When faced with the possibility their child may have a learning disability (LD), parents are naturally concerned. Especially when trying to look into the future and visualizing how this may affect their struggles in school and life in general. Of course, it’s important to know that an LD doesn’t mean a child is a blockhead and can’t learn anything – it just means they learn differently and accommodations will need to made so they can adapt.

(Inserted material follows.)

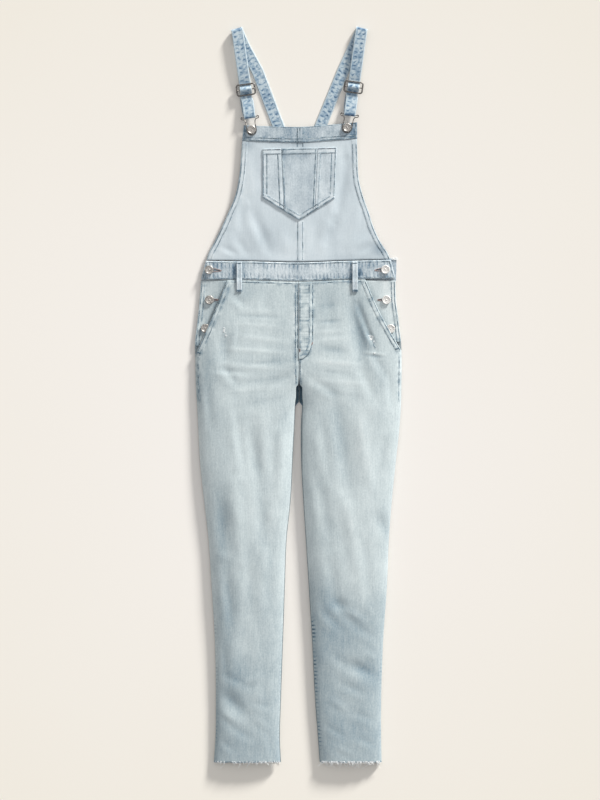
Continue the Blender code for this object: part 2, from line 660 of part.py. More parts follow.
def hook(plan):
    """The clip: a bar for the strap with an ear at each end, and a keyhole loop round the button."""
    across, upward = turned(plan.turn_front)
    bar = np.array([plan.x_bar, plan.y_bar, 0])
    to_button = np.array([plan.x_button, plan.y_button, 0]) - bar
    aside, reach = to_button @ across, -to_button @ upward
    keyhole = SHANK_RADIUS + WIRE + 0.5
    on_band = float(bib_height(np.array(plan.x_button), np.array(plan.y_button))) + BIB_BAND + 0.1 + GAP + WIRE
    half = [(12.8, 0.0, BAR_Z), (15.2, -1.2, BAR_Z), (16.6, 0.6, BAR_Z), (15.4, 3.0, BAR_Z),
            (12.2, 4.2, BAR_Z + 0.3), (10.2, 8.5, BAR_Z + 0.9), (8.6, 13.5, on_band), (6.2, reach - 6.0, on_band)]
    loop = [(keyhole * math.cos(a), reach + keyhole * math.sin(a), on_band)
            for a in np.radians(np.linspace(-35, 90, 6))]
    route = half + loop
    route += [(-w, d, z) for w, d, z in reversed(route[:-1])]
    places = []
    for w, down, height in route:
        shift = aside * max(down - 3, 0) / (reach - 3)
        places.append(bar + across * (w + shift) - upward * down + np.array([0, 0, height]))
    wire_curve("hook_" + plan.side, [(places, True)], WIRE)


def button(spec):
    """A riveted jeans button: a shank under a dished, rimmed cap, turned about its own axis."""
    angle = np.radians(np.arange(0, 360, 45))
    x = spec.x + SHANK_RADIUS * np.cos(angle)
    y = spec.y + SHANK_RADIUS * np.sin(angle)
    if spec.on == "waistband":
        surface_z = waistband_height(x).max() + BAND
    elif spec.on == "bib_band":
        surface_z = bib_height(x, y).max() + BIB_BAND
    else:
        slant = SLANTS[0] if spec.x < 0 else SLANTS[1]
        surface_z = facing_height(slant, x, y).max() + CLOTH
    shank = 2 * WIRE + 0.6 if spec.on == "bib_band" else 0.9
    cap = BUTTON_HEIGHT - 0.9
    profile = [(0, shank + cap - 0.9), (3.4, shank + cap - 0.9), (4.4, shank + cap - 0.2), (6.4, shank + cap),
               (BUTTON_RADIUS, shank + cap - 0.9), (BUTTON_RADIUS, shank + 0.2),
               (BUTTON_RADIUS - 0.8, shank), (SHANK_RADIUS, shank), (SHANK_RADIUS, 0), (0, 0)]
    mesh = bpy.data.meshes.new(spec.name)
    edges = [(k, k + 1) for k in range(len(profile) - 1)]
    mesh.from_pydata([(r * MM, 0, z * MM) for r, z in profile], edges, [])
    item = add_object(spec.name, mesh, "metal")
    item.location = in_frame((spec.x, spec.y, surface_z + GAP + 0.1))
    screw = item.modifiers.new("turn", "SCREW")
    screw.steps = 16
    screw.render_steps = 16
    screw.use_merge_vertices = True
    screw.merge_threshold = 0.00001
    screw.use_normal_calculate = False
    return item


def main():
    clear_scene()
    for name in ("dungarees", "cutters"):
        bpy.context.scene.collection.children.link(bpy.data.collections.new(name))
    for slant in SLANTS:
        leg_front(slant)
        leg_back(slant.side)
        hip_facing(slant)
        side_placket(slant)
    fly_placket()
    waistbands()
    front_bib()
    bib_band()
    back_bib()
    chest_pocket()
    belt_loops()
    for plan in STRAP_PLANS:
        strap(plan)
        slider(plan)
        hook(plan)
    for spec in BUTTONS:
        button(spec)


main()
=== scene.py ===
"""Washed denim dungarees, laid flat on a pale floor with the front up.

Every cloth piece is a thin closed shell on the form of its own solid: the same outline and height
formulas, with the creases, puckers and raised seams worked in. Sizes are in millimetres on the
pattern until metres() moves them into the shared frame.
"""
from __future__ import annotations

import logging
import math
from dataclasses import dataclass, field
from enum import Enum
from typing import Any, Callable, NamedTuple, Sequence

import bpy
import numpy as np
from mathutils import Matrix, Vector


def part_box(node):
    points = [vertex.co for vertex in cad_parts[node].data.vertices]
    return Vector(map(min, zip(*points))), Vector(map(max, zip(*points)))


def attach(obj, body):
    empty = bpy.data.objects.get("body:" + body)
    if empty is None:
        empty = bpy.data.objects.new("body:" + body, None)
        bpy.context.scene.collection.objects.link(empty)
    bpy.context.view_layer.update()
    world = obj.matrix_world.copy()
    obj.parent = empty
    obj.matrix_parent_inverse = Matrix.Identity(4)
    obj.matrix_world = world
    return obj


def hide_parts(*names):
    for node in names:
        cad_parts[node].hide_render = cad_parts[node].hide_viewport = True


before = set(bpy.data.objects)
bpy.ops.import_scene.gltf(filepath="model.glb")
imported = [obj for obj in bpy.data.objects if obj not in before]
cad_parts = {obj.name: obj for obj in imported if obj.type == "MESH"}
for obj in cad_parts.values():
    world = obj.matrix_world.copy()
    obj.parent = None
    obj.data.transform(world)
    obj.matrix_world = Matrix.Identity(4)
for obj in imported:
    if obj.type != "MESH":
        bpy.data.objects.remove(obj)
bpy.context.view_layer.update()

log = logging.getLogger("dungarees")
Array = np.ndarray
Height = Callable[[Array, Array], Array]
Place = tuple[float, float]
Socket = bpy.types.NodeSocket

MM = 0.001
ORIGIN_Y = 3.0       # the middle of the laid garment along Y, on the pattern
GAP = 0.3            # clear space between pieces that touch
LINE_STEP = 2.5      # between the places on a line of stitches
PRESSED = 0.6        # how much thinner a panel's outer edge is

# Cloth and trim, thickness unless the name says otherwise.
CLOTH = 1.4
BAND = 2.6
BACK_BAND = 2.2
BIB_BAND = 2.4
PLACKET = 1.1
STRAP = 1.8
STRAP_WIDTH = 23.0
POCKET = 1.2
FLY = 0.9
LOOP = 1.6
LOOP_WIDTH = 11.0
WIRE = 0.9
BUTTON_RADIUS = 8.6
SHANK_RADIUS = 3.0

# Heights of the garment above the floor.
SEAM_Z = 1.8 + CLOTH + GAP
BACK_EDGE_Z = 1.8
BACK_FLAT = 0.88
ARCH_POWER = 3.0
WAIST_CROWN = 4.3
WAIST_HALF = 190.0

# Where the pattern changes, along Y.
WAIST_Y = 223.0
BAND_CLEARANCE = 0.9
BIB_CLEARANCE = 1.8
CROTCH_Y = -12.0
FLAT_SEAT_Y = 72.0
HEM_Y = -714.2
SEAT = (CROTCH_Y - 25, FLAT_SEAT_Y)      # where the two legs become one seat
KNEE = (-470, -400)                      # above it the creases are deeper

# How strongly each kind of mark acts on the dye, and then on the cloth's height in millimetres. A crease's darkening is
# painted shade in its trough, lighter on a ridge.
TONE_DYE = 1.15
WHISKER_DYE = 1.35
CREASE_SHADE = 0.055
WHISKER_LIFT = 3.0
CREASE_LIFT = 0.65
CREASE_LIFT_ABOVE_KNEE = 0.6             # added to that
UNEVENNESS = ((0.9, 42, 60, 11), (0.45, 17, 26, 12))     # amount, pitch across and along, seed


class Side(Enum):
    """The wearer's right or left; the value is the sign of x there."""
    RIGHT = -1
    LEFT = 1

    @property
    def letter(self) -> str:
        """The side's letter in the names of pieces."""
        return self.name[0].lower()

    def pick(self, pair: Sequence[Any]) -> Any:
        """This side's one of a pair that is given right, then left."""
        return pair[self is Side.LEFT]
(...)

So how do you know if your child may have a learning disability? These are a few of the signs school-age children may wrestle with:
• Difficulty remembering sequences
• Trouble finding the right word or often mispronounces them
• Difficulty understanding and following instructions
• Struggles with mastering reading, math and/or writing skills
• Trouble with motor skills such as tying shoes, buttoning a jacket, or using scissors
• Lacks coordination in walking, running, or sports
• Easily loses or misplaces homework, schoolbooks, or other items
• Slow to learn new skills
The Centers for Disease Control and Prevention (CDC) recommends paying attention to developmental milestones which can be found on their website: http://www.cdc.gov/ncbddd/childdevelopment/.
A developmental delay doesn’t necessarily mean a child has an LD; however, it’s important to pay attention and talk to your doctor about an evaluation. The earlier the intervention, the easier things will be to work out.
Something else to consider is that some learning disorders are similar to other disorders such as ADHD or Autism. This may cause a misdiagnosis if not properly evaluated. Learning disabilities can also co-occur with other disorders which creates additional issues.
Failure to recognize a learning disability at an early age can have a very negative impact on a child’s life. They become frustrated because they cannot master certain skills and keep up with their peers, so parents may see some unattractive behavior. Classmates may ridicule and bully the child, which lowers their self-esteem and causes depression and/or anxiety.
Parents are advised to be in close communication with teachers, guidance counselors, and other adults their child interacts with so they can be aware of potential problems. Encourage children to talk about any concerns they may have with fear of being reprimanded.
It’s not easy to identify a learning disability, which is why a professional, comprehensive evaluation by a qualified mental health specialist is so important. Once the disability has been identified, steps can be taken that may include therapy, medication, and/or special education services and accommodations to help them meet their educational goals.